Aunque la poesía de Pardo se recoge en libro después de su muerte, sus versos eran conocidos por el camino hemerográfico. Dado a la oda ditirámbica y al culto indigenista, el poeta intentó el llamado poema indiano. En sus versos anidaron la heroicidad de las etnias cercanas y las leyendas de la tribu: quizás le ofrecía homenaje a su segundo nombre.
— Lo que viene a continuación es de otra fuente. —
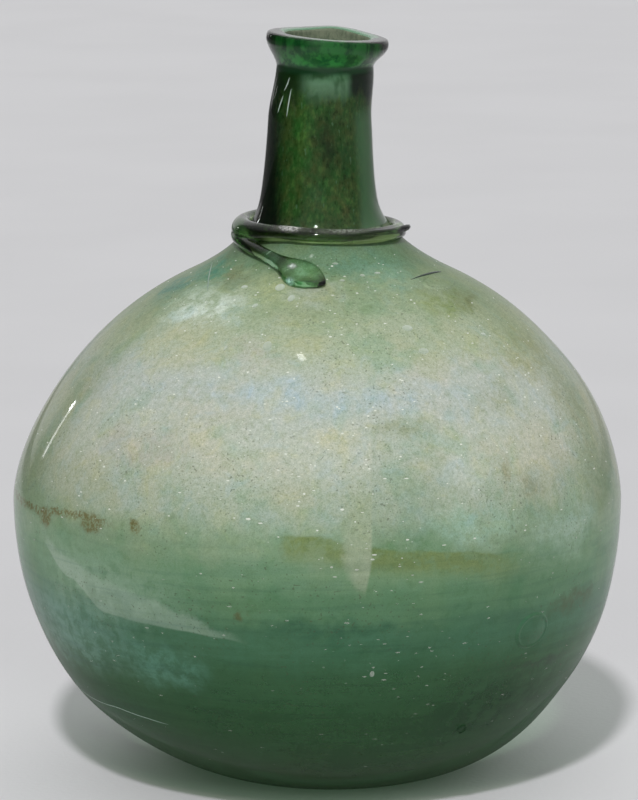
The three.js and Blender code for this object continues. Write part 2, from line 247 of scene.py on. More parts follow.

A Domingo Ramón Hernández (1829-1893) se le tiene como el poeta más popular después de Abigaíl Lozano. A diferencia de muchos de sus compañeros de ruta, su vida no dibujó un arco romántico en lo que a epopeya se refiere. Llevó —y probablemente allí estuvo su comunión con las mayorías— una vida recogida, sin grandes relatos épicos. Sobrevivía impartiendo clases de violín y en sus años finales dio lecciones de declamación en la Escuela de Bellas Artes de Caracas, ciudad donde nació y murió. Al igual que Cecilio Acosta, jamás salió del país y probablemente no lo haya hecho de la propia Caracas. Como Acosta, vivió en la pobreza y se ganó el cariño de sus contemporáneos. Pero, a diferencia de Acosta, Hernández se empeñó en el cultivo del poema casi exclusivamente. Su poesía dialoga con la de Yepes y con la del primer Calcaño: atiende a la circunstancia mínima, se detiene en la naturaleza, es contemplativa y proclive a blandir el dato quejumbroso, el martirio que tanto sedujo a los espíritus románticos. Aunque secundaria, la poesía de Hernández era genuina y, quizás, eso fue lo que el mismo lector anónimo de Lozano halló en sus versos.